Müslüman'ın her zaman ve her yerde haramlardan sakınması gerektiğini dile getiren Din İşleri Yüksek Kurulu, "Özellikle de başta oruç olmak üzere ibadet yoğun geçen Ramazan ayında daha dikkatli davranmalıdır. Orucu bozan şeyler arasında kumar oynamak bulunmamakla beraber, oruçlu kimsenin tüm günahlardan sakınarak oruç ibadetinin maksadına uygun hareket etmesi gerekir. Hz. Peygamber (sas) şöyle buyurmaktadır: 'Her kim yalan söylemeyi ve yalanla amel etmeyi bırakmazsa, o kimsenin yemesini içmesini bırakmasına Allah’ın hiçbir ihtiyacı yoktur.' Oruçlu olan kimsenin yalan konuşmaktan ve yalanla iş yapmaktan uzak durduğu gibi kumar oynamak gibi haram şeylerle uğraşmaktan da uzak durması gerekir." açıklamasında bulundu.

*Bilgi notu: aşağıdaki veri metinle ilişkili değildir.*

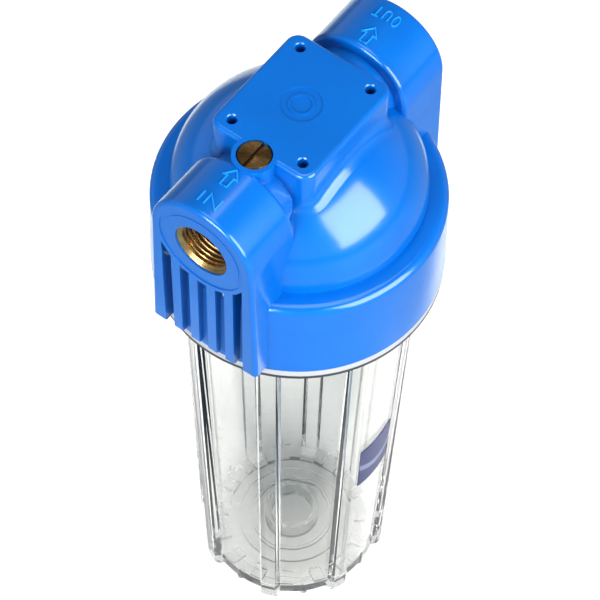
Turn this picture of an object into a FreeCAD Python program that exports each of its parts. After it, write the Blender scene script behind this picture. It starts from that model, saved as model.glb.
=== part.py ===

KUTUPLARDA NASIL ORUÇ TUTULUR?
Bir vatandaşın 'Kutuplarda nasıl oruç tutulur?' sorusunu da cevaplandıran Din İşleri Yüksek Kurulu, "Namaz ve oruç gibi vakte bağlı ibadetlerin vakitlerinin tamamının veya bir kısmının teşekkül etmediği kutup bölgelerinde bu ibadetler, vakitlerin normal teşekkül ettiği en yakın bölgenin vakitleri veya diğer şer’i kıstaslar dikkate alınarak, takdir edilerek eda edilir. Hz. Peygamber kıyamet yaklaştığında günlerin uzayacağını, bir günün bir yıl, bir günün bir ay, bir günün de bir hafta kadar süreceğini söyledikten sonra o günlerde namazların takdir edilerek kılınacağını bildirmiştir." görüşünü paylaştı.